Dear friends, in the Gospel we have just heard, Saint Peter and Saint John run to the empty tomb, and John, we are told, “saw and believed” (Jn 20:8). Here in the Holy Land, with the eyes of faith, you, together with the pilgrims from throughout the world who throng its churches and shrines, are blessed to “see” the places hallowed by Christ’s presence, his earthly ministry, his passion, death and resurrection, and the gift of his Holy Spirit. Here, like the Apostle Saint Thomas, you are granted the opportunity to “touch” the historical realities which underlie our confession of faith in the Son of God. My prayer for you today is that you continue, day by day, to “see and believe” in the signs of God’s providence and unfailing mercy, to “hear” with renewed faith and hope the consoling words of the apostolic preaching, and to “touch” the sources of grace in the sacraments, and to incarnate for others their pledge of new beginnings, the freedom born of forgiveness, the interior light and peace which can bring healing and hope to even the darkest of human realities.

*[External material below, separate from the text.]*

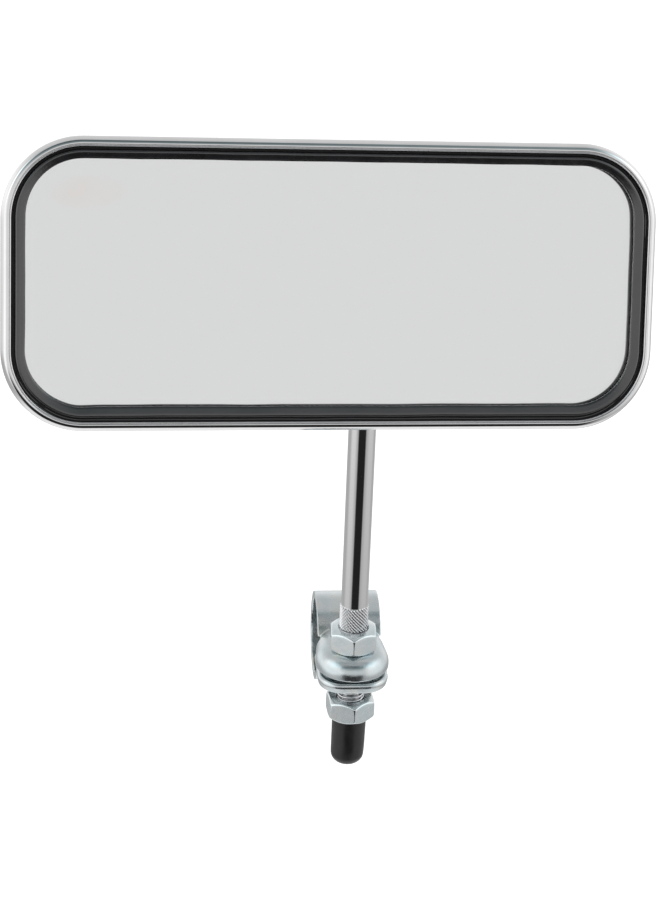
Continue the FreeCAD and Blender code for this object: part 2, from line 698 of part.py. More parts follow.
springs = make_body("disc_springs")
spring_section = sketch_on(springs, "XY_Plane", "SpringSketch")
polygon(spring_section, (
    ("spring_outer", "- cup_front"),
    ("spring_outer", "- cup_front - spring_gauge"),
    ("spring_inner", "- cup_front - spring_gauge - spring_rise"),
    ("spring_inner", "- cup_front - spring_rise"),
))
turn(springs, "Revolution", spring_section, "SpringDisc")
mirror_plane = springs.newObject("PartDesign::Plane", "SpringMiddle")
mirror_plane.AttachmentSupport = [
    ([item for item in springs.Origin.OriginFeatures if item.Role == "XZ_Plane"][0], "")
]
mirror_plane.MapMode = "FlatFace"
mirror_plane.setExpression("AttachmentOffset.Base.z", over("cup_front + spring_gauge + spring_rise"))
doc.recompute()
pair = springs.newObject("PartDesign::Mirrored", "SpringPair")
pair.Originals = [springs.Group[1]]
pair.MirrorPlane = (mirror_plane, [""])
springs.Tip = pair
doc.recompute()
place_in_head(springs)

# ---------------------------------------------------------------- spring bridge and rivets
bridge = make_body("spring_bridge")
floor = "( - shell_back - shell_gauge )"
seat_level = "( - cup_front - 2 * spring_gauge - 2 * spring_rise )"
strap = sketch_on(bridge, "XY_Plane", "BridgeSketch")
polygon(strap, (
    ("- bridge_half - bridge_foot", floor),
    ("- bridge_half - bridge_foot", floor + " - bridge_gauge"),
    ("- bridge_half", floor + " - bridge_gauge"),
    ("- bridge_half", seat_level + " - bridge_gauge"),
    ("bridge_half", seat_level + " - bridge_gauge"),
    ("bridge_half", floor + " - bridge_gauge"),
    ("bridge_half + bridge_foot", floor + " - bridge_gauge"),
    ("bridge_half + bridge_foot", floor),
    ("bridge_half - bridge_gauge", floor),
    ("bridge_half - bridge_gauge", seat_level),
    ("- bridge_half + bridge_gauge", seat_level),
    ("- bridge_half + bridge_gauge", floor),
))
extrude(bridge, "Pad", strap, "bridge_width", "Strap", middle=True)
foot_holes = sketch_on(bridge, "XZ_Plane", "FootHoleSketch")
for along, across in rivet_spots:
    circle(foot_holes, "rivet_radius", along, across)
extrude(bridge, "Pocket", foot_holes, "6 * shell_back", "FootHoles", middle=True)
place_in_head(bridge)

rivets = make_body("bridge_rivets")
inner_level = "shell_back + shell_gauge + bridge_gauge"
shanks = sketch_on(rivets, "XZ_Plane", "ShankSketch", inner_level)
inner_heads = sketch_on(rivets, "XZ_Plane", "InnerHeadSketch", inner_level)
outer_heads = sketch_on(rivets, "XZ_Plane", "OuterHeadSketch", "shell_back")
for along, across in rivet_spots:
    circle(shanks, "rivet_radius", along, across)
    circle(inner_heads, "rivet_tail", along, across)
    circle(outer_heads, "rivet_head", along, across)
extrude(rivets, "Pad", shanks, "shell_gauge + bridge_gauge", "Shanks", back=True)
extrude(rivets, "Pad", inner_heads, "rivet_tail_rise", "InnerHeads")
extrude(rivets, "Pad", outer_heads, "rivet_dome", "OuterHeads", back=True)


def crown_edge(edge):
    return on_level(edge, 1, value("Dims.rivet_dome - Dims.shell_back"))


soften(rivets, "Fillet", crown_edge, "rivet_crown", "RivetCrowns")
place_in_head(rivets)

# ---------------------------------------------------------------- glass, pad and gasket
mirror_glass = make_body("mirror_glass")
glass = sketch_on(mirror_glass, "XZ_Plane", "GlassSketch", "glass_front")
rounded_box(glass, "glass_width", "glass_tall", "glass_corner")
extrude(mirror_glass, "Pad", glass, "glass_gauge", "Glass", back=True)
place_in_head(mirror_glass)

backing_pad = make_body("backing_pad")
board = sketch_on(backing_pad, "XZ_Plane", "BoardSketch", "glass_front - glass_gauge")
rounded_box(board, "glass_width", "glass_tall", "glass_corner")
extrude(backing_pad, "Pad", board, "pad_gauge", "Board", back=True)
place_in_head(backing_pad)

gasket = make_body("rubber_gasket")
body_front = "rim_front - lip_gauge"
body_back = "glass_front - glass_gauge - pad_gauge - gasket_back"
root = sketch_on(gasket, "XZ_Plane", "RootSketch", body_front)
inset = "shell_gauge + gasket_ease"
rounded_box(root, "head_width - 2 * ( " + inset + " )", "head_tall - 2 * ( " + inset + " )",
            "head_corner - " + inset)
extrude(gasket, "Pad", root, "( " + body_front + " ) - ( " + body_back + " )", "Root", back=True)
lip = sketch_on(gasket, "XZ_Plane", "LipSketch", body_front)
lip_inset = "rim_lip + gasket_gap"
rounded_box(lip, "head_width - 2 * ( " + lip_inset + " )", "head_tall - 2 * ( " + lip_inset + " )",
            "head_corner - " + lip_inset)
extrude(gasket, "Pad", lip, "glass_front + gasket_lip - ( " + body_front + " )", "Lip")
window = sketch_on(gasket, "XZ_Plane", "WindowSketch", "glass_front + 2 * gasket_lip")
rounded_box(window, "opening_width", "opening_tall", "opening_corner")
extrude(gasket, "Pocket", window, "2 * gasket_lip", "Window")
channel = sketch_on(gasket, "XZ_Plane", "ChannelSketch", "glass_front")
rounded_box(channel, "glass_width", "glass_tall", "glass_corner")
extrude(gasket, "Pocket", channel, "glass_gauge + pad_gauge", "Channel")
rear = sketch_on(gasket, "XZ_Plane", "RearSketch", "glass_front - glass_gauge - pad_gauge")
rounded_box(rear, "glass_width - 2 * gasket_rear_lip", "glass_tall - 2 * gasket_rear_lip",
            "glass_corner - gasket_rear_lip")
extrude(gasket, "Pocket", rear, "2 * gasket_back", "RearWindow")


def lip_front(edge):
    return on_level(edge, 1, -value("Dims.glass_front + Dims.gasket_lip"))


soften(gasket, "Fillet", lip_front, "gasket_round", "LipRound")
place_in_head(gasket)

# ---------------------------------------------------------------- check and write
doc.recompute()
for item in doc.Objects:
    for trouble in ("Invalid", "Error"):
        if trouble in item.State:
            raise RuntimeError(item.Label + " is in state " + trouble)

SUBPARTS = (
    clamp, upper_nut, lower_nut, thread_cap, stem, ball_stud, ball_seat,
    shell, pressure_cup, springs, bridge, rivets,
    mirror_glass, backing_pad, gasket,
)
for item in SUBPARTS:
    if item.Shape.isNull() or not item.Shape.isValid():
        raise RuntimeError(item.Label + " has no valid shape")
    item.Shape.exportStep("parts/" + item.Label + ".step")
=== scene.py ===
import math

import bpy
import bmesh
from mathutils import Matrix, Vector, noise


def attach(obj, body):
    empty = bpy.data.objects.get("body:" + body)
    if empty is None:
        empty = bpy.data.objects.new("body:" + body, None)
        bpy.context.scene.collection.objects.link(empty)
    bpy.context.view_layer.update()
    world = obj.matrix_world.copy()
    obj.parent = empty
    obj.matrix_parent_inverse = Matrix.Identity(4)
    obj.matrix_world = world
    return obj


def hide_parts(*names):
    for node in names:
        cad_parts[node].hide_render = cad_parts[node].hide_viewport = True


# Bicycle mirror: chromed head on a ball joint, bent rod, zinc plated strap clamp.
# Metres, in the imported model's frame: +X along the handlebar, the mirror looks to -Y.

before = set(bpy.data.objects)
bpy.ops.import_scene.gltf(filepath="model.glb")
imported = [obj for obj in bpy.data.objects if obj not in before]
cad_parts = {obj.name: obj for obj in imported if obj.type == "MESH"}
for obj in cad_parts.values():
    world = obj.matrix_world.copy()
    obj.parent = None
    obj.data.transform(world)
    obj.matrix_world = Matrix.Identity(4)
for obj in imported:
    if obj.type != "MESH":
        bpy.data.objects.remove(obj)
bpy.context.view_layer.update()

# Lengths below are millimetres and become metres through MM.
MM = 0.001
STEM = Vector((0.0, -20.5, 0.0))             # foot of the rod's axis
BALL_HEIGHT = 133.9
BALL = Vector((-15.6764, -50.6140, BALL_HEIGHT))   # centre of the ball joint
HEAD_TURN = math.radians(5.2)
HEAD_TIP = math.radians(-16.9)
HEAD_ROLL = math.radians(2.3)
ARM_TURN = math.radians(27.5)                # the rod's arm, off the straight ahead
ARM_RISE = math.radians(20.0)                # and above the level
ROD = 3.82
KNURL_TOP = 22.2
GLASS_FRONT = -19.40
GLASS_BACK = -17.46
WARM_REFLECTION_SPOT = Vector((-60.9, GLASS_BACK, 22.3))   # centre of the painted warm reflection, in the head's frame

HEAD = (
    Matrix.Translation(BALL)
    @ Matrix.Rotation(HEAD_TURN, 4, "Z")
    @ Matrix.Rotation(HEAD_TIP, 4, "X")
    @ Matrix.Rotation(HEAD_ROLL, 4, "Y")
)


# ------------------------------------------------------------------ mesh helpers
def to_object(name, points, faces, body, smooth=True, place=None):
    """Mesh object from millimetre points; place moves them into the row's frame."""
    mesh = bpy.data.meshes.new(name)
    moved = []
    for point in points:
        spot = Vector(point)
        if place is not None:
            spot = place @ spot
        moved.append(spot * MM)
    mesh.from_pydata([tuple(spot) for spot in moved], [], faces)
    mesh.validate()
    bm = bmesh.new()
    bm.from_mesh(mesh)
    bmesh.ops.recalc_face_normals(bm, faces=bm.faces)
    bm.to_mesh(mesh)
    bm.free()
    for polygon in mesh.polygons:
        polygon.use_smooth = smooth
    item = bpy.data.objects.new(name, mesh)
    bpy.context.scene.collection.objects.link(item)
    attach(item, body)
    return item


def loft(rings, closed_path=False, cap_first=False, cap_last=False):
    """Quads between closed rings of equal length, with optional end caps."""
    count = len(rings[0])
    points = [point for ring in rings for point in ring]
    faces = []
    steps = len(rings) if closed_path else len(rings) - 1
    for i in range(steps):
        a = i * count
        b = ((i + 1) % len(rings)) * count
        for j in range(count):
            k = (j + 1) % count
            faces.append((a + j, a + k, b + k, b + j))
    if cap_first:
        faces.append(tuple(range(count)))
    if cap_last:
        faces.append(tuple(range(len(points) - count, len(points)))[::-1])
    return points, faces


def ring_about(radius, z, count):
    """Level circle about the Z axis."""
    out = []
    for j in range(count):
        angle = 2 * math.pi * j / count
        out.append((radius * math.cos(angle), radius * math.sin(angle), z))
    return out


def sharp(item, angle):
    """Smooth shading that keeps edges sharper than the angle."""
    mesh = item.data
    bm = bmesh.new()
    bm.from_mesh(mesh)
    limit = math.radians(angle)
    for edge in bm.edges:
        if len(edge.link_faces) == 2 and edge.calc_face_angle(0.0) > limit:
            edge.smooth = False
    bm.to_mesh(mesh)
    bm.free()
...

In the Church of the Holy Sepulchre, pilgrims in every century have venerated the stone which tradition tells us stood before the entrance to the tomb on the morning of Christ’s resurrection. Let us return frequently to that empty tomb. There let us reaffirm our faith in the victory of life, and pray that every “heavy stone” that stands before the door of our hearts, blocking our complete surrender to the Lord in faith, hope and love, may be shattered by the power of the light and life which shone forth from Jerusalem to all the world that first Easter morn. Christ is risen, alleluia! He is truly risen, alleluia!